Girls will mostly wear their hair in a bun secured with a hair net so that no loose bobby pins go flying onto the ice (which would result in unnecessary deductions!) They're likely to wear a dress, although in recent years unitards have been sported as well. If wearing a dress, make sure to buy flesh-toned competition tights that can either layer over a second pair of tights or are thick enough to offer warmth. Over-the-boot tights create long lines on the ice but are subject to more wear and tear. If your over-the-boot tights have holes in them, make sure you replace them before the event. Special competition gloves can be bought or made by a designer, or skaters can compete without gloves. Makeup can add to the glamor, but refrain from full-on face paint.
Boys will usually skate in competition pants and a shirt but can also have customized one-piece outfits made. As long as their hair is neat and out of the way, they are ready to compete!
Also, if you don't have your own skates by this point– get them now!
4. Get Practicing!
Now that everything is ready to go, it's time to start really working towards your goals. Scheduling private lessons throughout the week can improve skating skills in a shorter period of time. Creating routines is only possible during freestyle sessions, so making sure you already have private lessons set up can make this transition more smooth.
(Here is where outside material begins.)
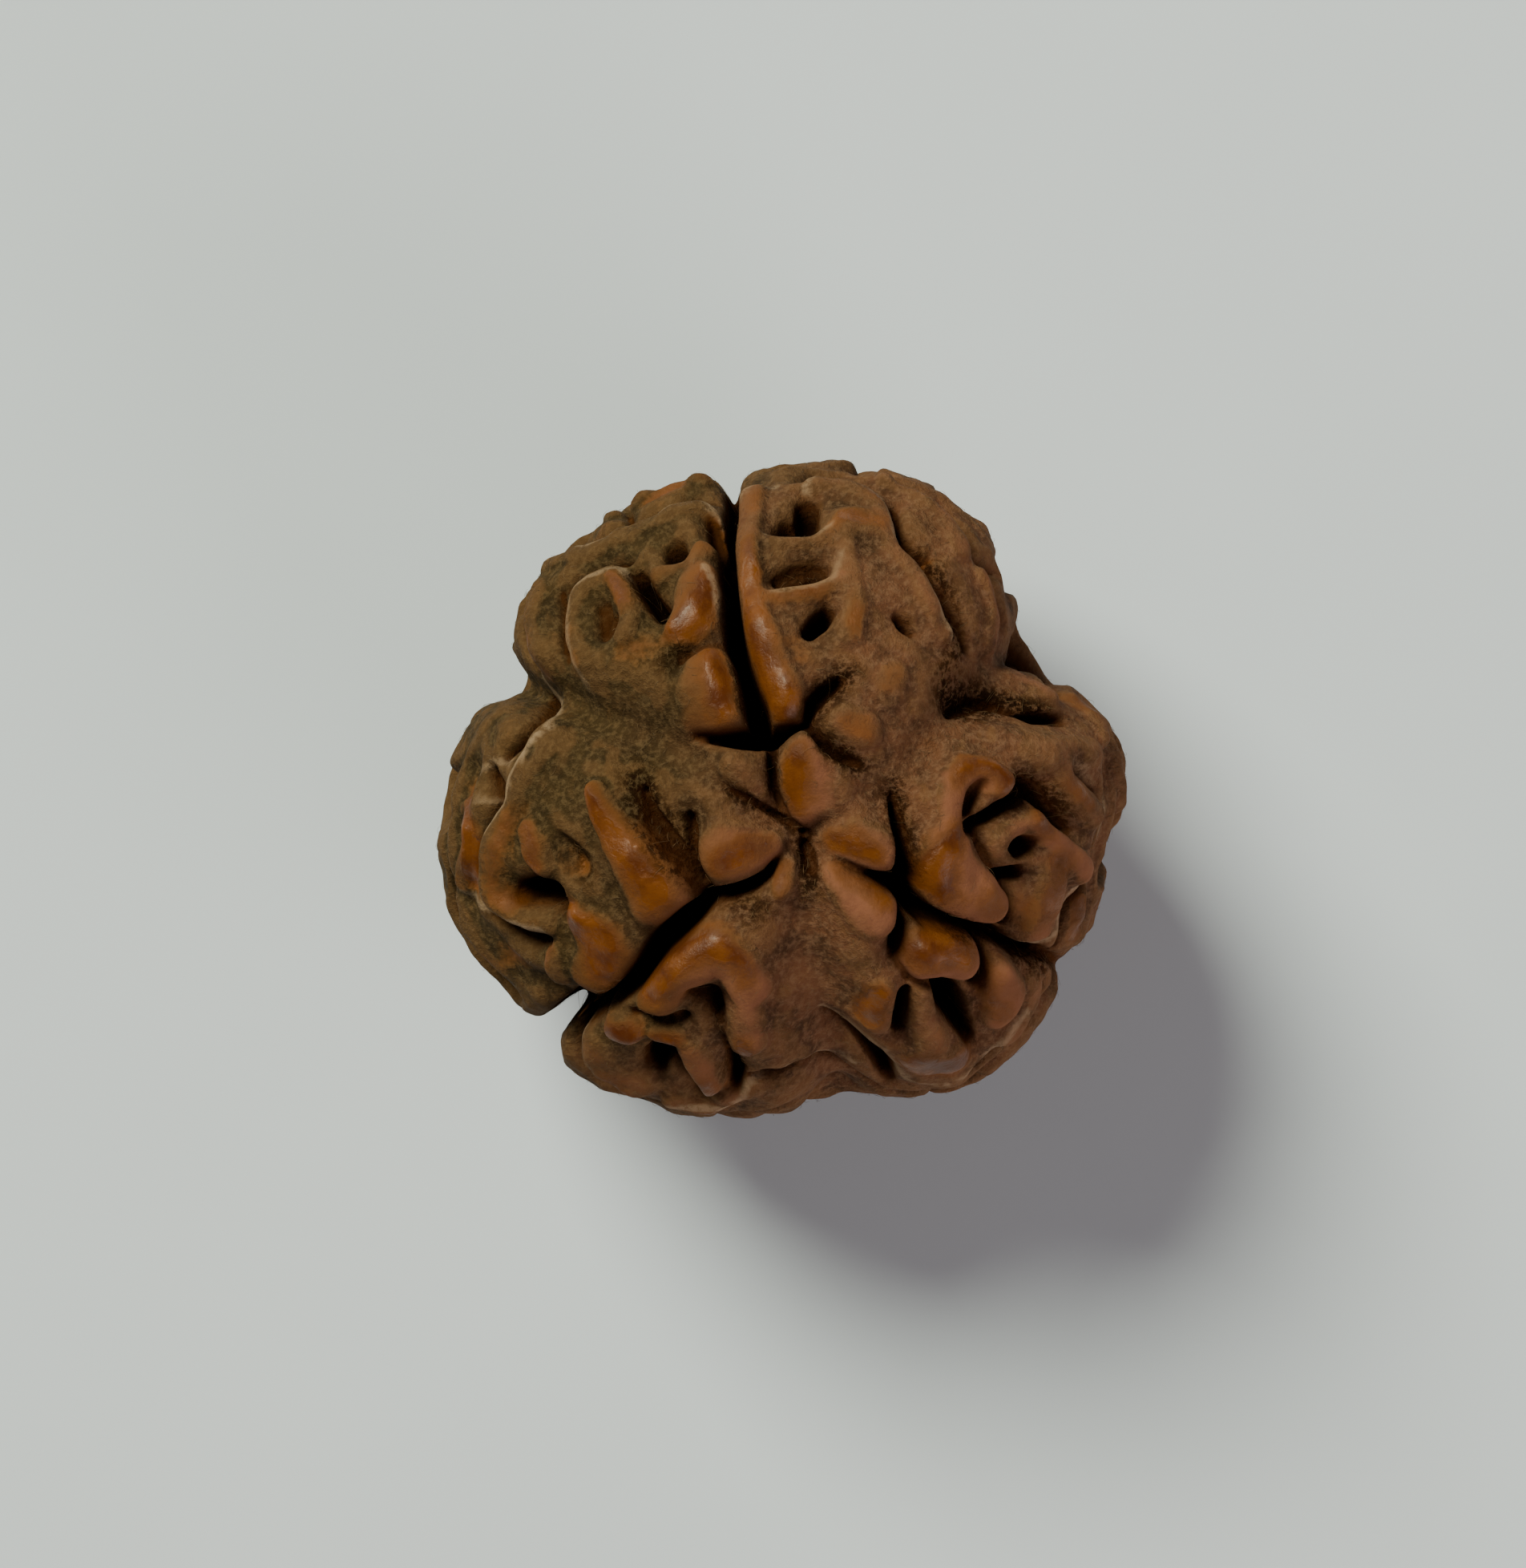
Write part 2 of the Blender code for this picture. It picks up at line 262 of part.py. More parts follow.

For beginners, having one to two private lessons a week and increasing lessons closer to the competition date can be a good approach. Once skaters move beyond Basic Skills competitions, they're more likely to need three to four lessons weekly with practice in between. Highly competitive skaters train with coaches six days a week with at least two hours of training. They also train off the ice doing different work-outs to improve their skating and body strength. Competitors of all levels can benefit from off-ice workouts and dance classes to improve overall skating. The younger a skater starts these things, the better off they'll be in the long run!
Practice truly does make perfect. Make sure that the program is run consistently, even when the skater isn't feeling up to it!
Those who are only completing Moves in the Field tests may only require one to two lessons a week. However, if a skater is planning on also testing their Freestyle tests, then two to three lessons a week would help tremendously.
5. Find a Competition, Show, or Test Event
Typically, your coach will suggest competitions and other events for the skater to attend. However, it's always best to be informed as a parent or skater about what works best for you. More than likely, if a coach feels a skater is not ready to compete, test, or perform, then they will not suggest a skater attend an event. Anyone can find competitions and tests through Entryeeze as well as through USFS. Shows are usually held by skating clubs or private skating organizations and can be learned about usually through word of mouth. However, special events that are more recreational are offered through the Compete USA program, which allows skaters to perform with less restriction. These events include Elements, Compulsory, Spin Challenge, Jumps Challenge, Solo Ice Dance, Hockey Elements and Skills Challenges, Theater on Ice, Showcase Events, Interpretive, Team Compulsory, Adaptive (Special Olympics and Skate United), and Partnered Moves. You can read more about each event in the Compete USA Manual.
And that's it! If you have any more questions you can always discuss things with your coach or contact your home club for more advice. Experiencing the performative side of figure skating is one of the most rewarding parts of the sport. Good luck to everyone at their future competitions; we hope to see you there!